June 10th, 2026

That part of the life science research community focused on better understanding and treating the panoply of age-related neurodegenerative conditions is increasingly focused on chronic inflammation in the brain. Aging, and neurodegenerative disease, is characterized by excessive, unresolved inflammatory signaling in brain tissue. A sizable focus is given to increased inflammatory behavior in microglia, for example, and how these innate immune cells of the central nervous system might be adjusted to reduce this problem. But much of the ongoing portfolio of fundamental research seeks to understand how the underlying biochemistry of aging gives rise to a state of chronic inflammatory signaling in various cell populations in the brain, including microglia, but not only microglia.

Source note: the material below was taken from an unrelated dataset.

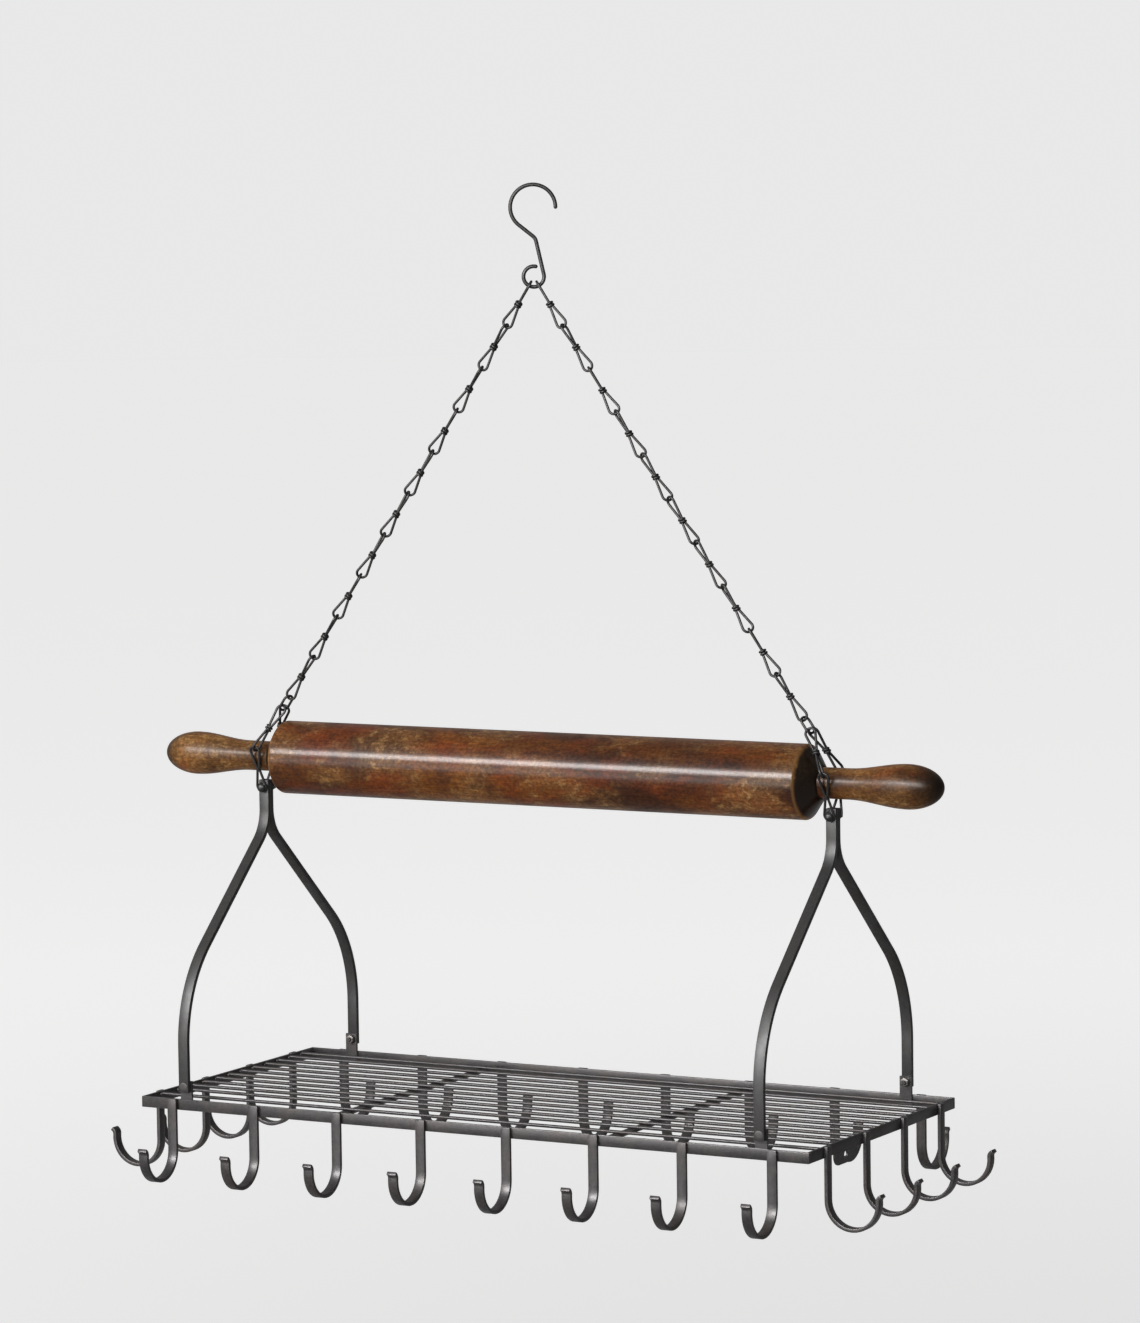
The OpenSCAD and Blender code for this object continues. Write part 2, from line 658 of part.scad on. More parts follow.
leg(RIGHT, BACK);  // right_back_leg
sling_bolts();
sling_nuts();
leg_tabs();
foot_bolts();
foot_nuts();
long_rail(FRONT);  // front_rail
long_rail(BACK);  // back_rail
side_rail(LEFT);  // left_rail
side_rail(RIGHT);  // right_rail
rail_ear();
grid_wires();
cross_bars();
long_hooks(FRONT, 0, half_hooks - 1);  // front_hooks_left
long_hooks(FRONT, half_hooks, hooks_long_n - 1);  // front_hooks_right
long_hooks(BACK, 0, half_hooks - 1);  // back_hooks_left
long_hooks(BACK, half_hooks, hooks_long_n - 1);  // back_hooks_right
side_hooks(LEFT);  // left_hooks
side_hooks(RIGHT);  // right_hooks
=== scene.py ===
"""A hanging pot rack: a rolling pin slung from two chains carries a wire shelf with flat-bar pan hooks."""

import math

import bpy
from mathutils import Matrix, Vector


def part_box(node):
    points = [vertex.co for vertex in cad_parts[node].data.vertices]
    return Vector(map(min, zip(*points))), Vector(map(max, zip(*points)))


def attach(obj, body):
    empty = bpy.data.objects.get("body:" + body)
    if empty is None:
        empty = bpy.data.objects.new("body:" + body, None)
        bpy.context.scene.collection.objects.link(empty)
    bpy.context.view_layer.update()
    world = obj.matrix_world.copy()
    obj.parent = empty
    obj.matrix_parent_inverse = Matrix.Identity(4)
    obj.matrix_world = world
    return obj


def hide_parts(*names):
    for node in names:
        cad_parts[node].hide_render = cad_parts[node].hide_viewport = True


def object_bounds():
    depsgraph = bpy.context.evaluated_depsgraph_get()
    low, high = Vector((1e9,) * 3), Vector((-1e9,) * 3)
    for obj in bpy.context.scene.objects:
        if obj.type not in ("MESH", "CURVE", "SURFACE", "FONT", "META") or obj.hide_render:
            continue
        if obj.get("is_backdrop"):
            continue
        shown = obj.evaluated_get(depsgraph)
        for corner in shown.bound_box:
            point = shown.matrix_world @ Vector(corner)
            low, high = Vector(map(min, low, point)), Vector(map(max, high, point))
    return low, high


bl_info = {
    "name": "Hanging Pot Rack",
    "version": (1, 0, 0),
    "blender": (4, 5, 0),
    "location": "View3D > Sidebar > Pot Rack",
    "description": "Models and finishes a pot rack that hangs from a rolling pin on two chains",
    "category": "Object",
}

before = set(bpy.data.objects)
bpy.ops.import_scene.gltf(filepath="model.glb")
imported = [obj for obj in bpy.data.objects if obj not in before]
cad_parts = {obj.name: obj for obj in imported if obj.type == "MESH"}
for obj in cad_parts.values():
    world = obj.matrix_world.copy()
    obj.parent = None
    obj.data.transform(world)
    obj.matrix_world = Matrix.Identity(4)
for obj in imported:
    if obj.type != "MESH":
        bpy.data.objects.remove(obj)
FRONT_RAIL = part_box("front_rail")
RAIL_TOP = FRONT_RAIL[1].z
RAIL_UNDER = FRONT_RAIL[0].z
RAIL_X = FRONT_RAIL[1].x
RAIL_Y = -FRONT_RAIL[0].y
RAIL_T = FRONT_RAIL[1].y - FRONT_RAIL[0].y
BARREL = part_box("pin_barrel")
PIN_Z = (BARREL[0].z + BARREL[1].z) / 2
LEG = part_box("right_back_leg")

# the camera that the photograph was taken with, turned by radians and placed in metres from the shelf's middle
CAMERA_YAW, CAMERA_PITCH, CAMERA_ROLL = 0.5037, 0.0924, 0.0138
CAMERA_AT = Vector((2.7932, -4.9998, 1.0046 + RAIL_TOP))
CAMERA_LENS = 145.3
CAMERA_SENSOR = 36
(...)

The authors of today's open access paper review review a topic of increasing interest in this context, the maladative overactivation of cGAS-STING signaling in aged brain cells. This is actually a global phenomenon throughout the body, so much of what is said here applies to other tissues as well. STING is a central hub in the regulation of inflammatory signaling, and is activated by a range of sensor proteins that react to various different circumstances in the cell. cGAS detects double-stranded DNA in the cytosol of the cell, where no double-stranded DNA should exist. This is an evolved defense against invasive pathogens such as bacteria and viruses, but it is is also triggered in a cell that has become dysfunctional enough to allow leakage of DNA fragments from the nucleus or mitochondria.